塗装屋さんには粘りがあり柔らかめの塗料をノンコートで使って頂き、最悪の場合は彫金後に微修正をして頂けることとなり、彫金師さんもノークレームということで快くお請けいただきました。その結果がこれですよ!惚れ惚れする美しさ。結局剥がれはなく、無修正でトップコートと相成りました。

リール彫金
アカメ

バンタムのアイデンティティたるサイドプレートには、日本の釣り師の夢、アカメを彫って頂きました。目は穴だけ用意してもらい自力でジュエリー挿入。またBantamの刻印の残し方が見事…。こんなにバンタムMGLが美しくなると誰が想像したでしょうか。

性能面では、リールカスタム界の神といわれるふじ氏に無理難題を依頼。それは20メタのMGLⅢスプール搭載です。

釣りフェスでバンタムと20メタのスプールディメンションが同じであることは確認していました。
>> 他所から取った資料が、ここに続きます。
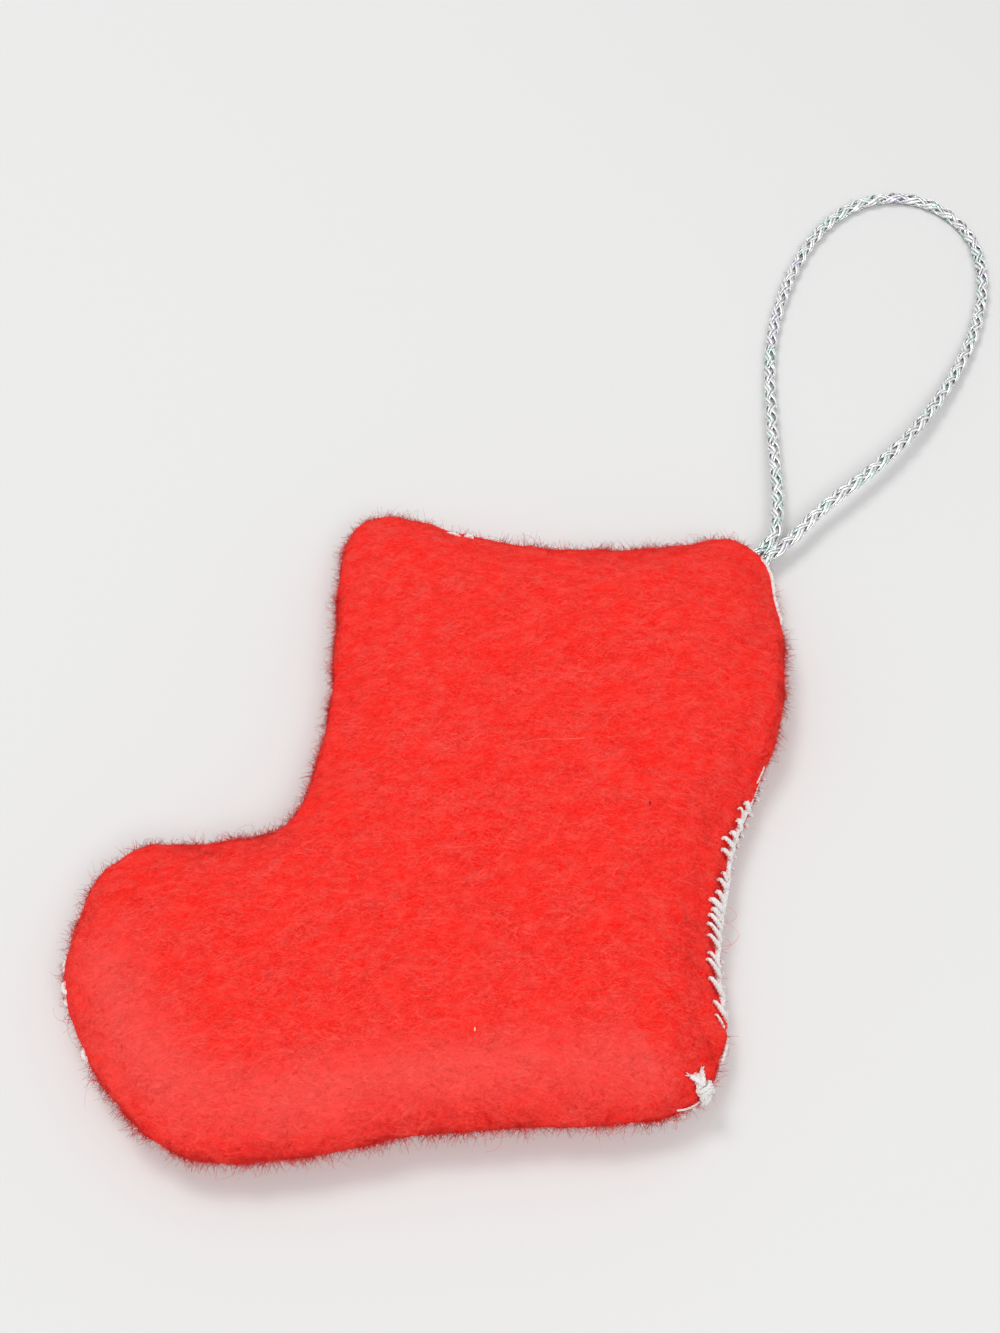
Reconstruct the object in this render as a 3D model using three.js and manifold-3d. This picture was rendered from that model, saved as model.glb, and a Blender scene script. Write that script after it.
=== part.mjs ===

発表段階で予想はしていたのですが、確信できた時はムフフが止まりませんでしたね。3Dプリンタでワンオフの隙間埋めリングを作って頂き、更に出目金レベルワインドもワンオフで。極め付けはドラグクリッカーのおまけつきと、ふじ氏の技術満載です。

ハンドルは個人的お気に入りのNSクラフト製オールドバンタム用ハンドルにメガバスウッドノブ。KDWクラッチはプレゼント企画で頂いた大事な品。フルアルミで20メタより更にライン放出角の小さい気持ち良いキャストフィール。まさにパーフェクトバンタムといった仕上がりです。

これを仕上げて下さった凄腕彫金師さんはIMULTAさん。無理難題にも快く対応下さり、また仕上がりは超絶最高です。私以降、リールの彫金依頼が増えたのことでなんだか嬉しいですね。

IMULTAさんブログ https://choukinyorozu.com/

最後にバンタムシリーズ勢揃いで…

バンタム勢ぞろい
バンタムリール勢ぞろい

余談ですが、3台ともに出目金レベルワインドカスタムが施されております。実はこのカスタム、私以外の方がやると不具合出ることがあるようです。原因ははっきりしてるので仕方ないのですが、なぜか私は出ません。なぜか。たぶん愛なんです。そういうことですよ。バンタムMGL、このリールは本当に多くの出会いを生んでくれました。きっと一生使い続けるシリーズです。

2024.1.26追記 ついにアルミ削り出しの出目金カスタムパーツが中華から出ましたね…。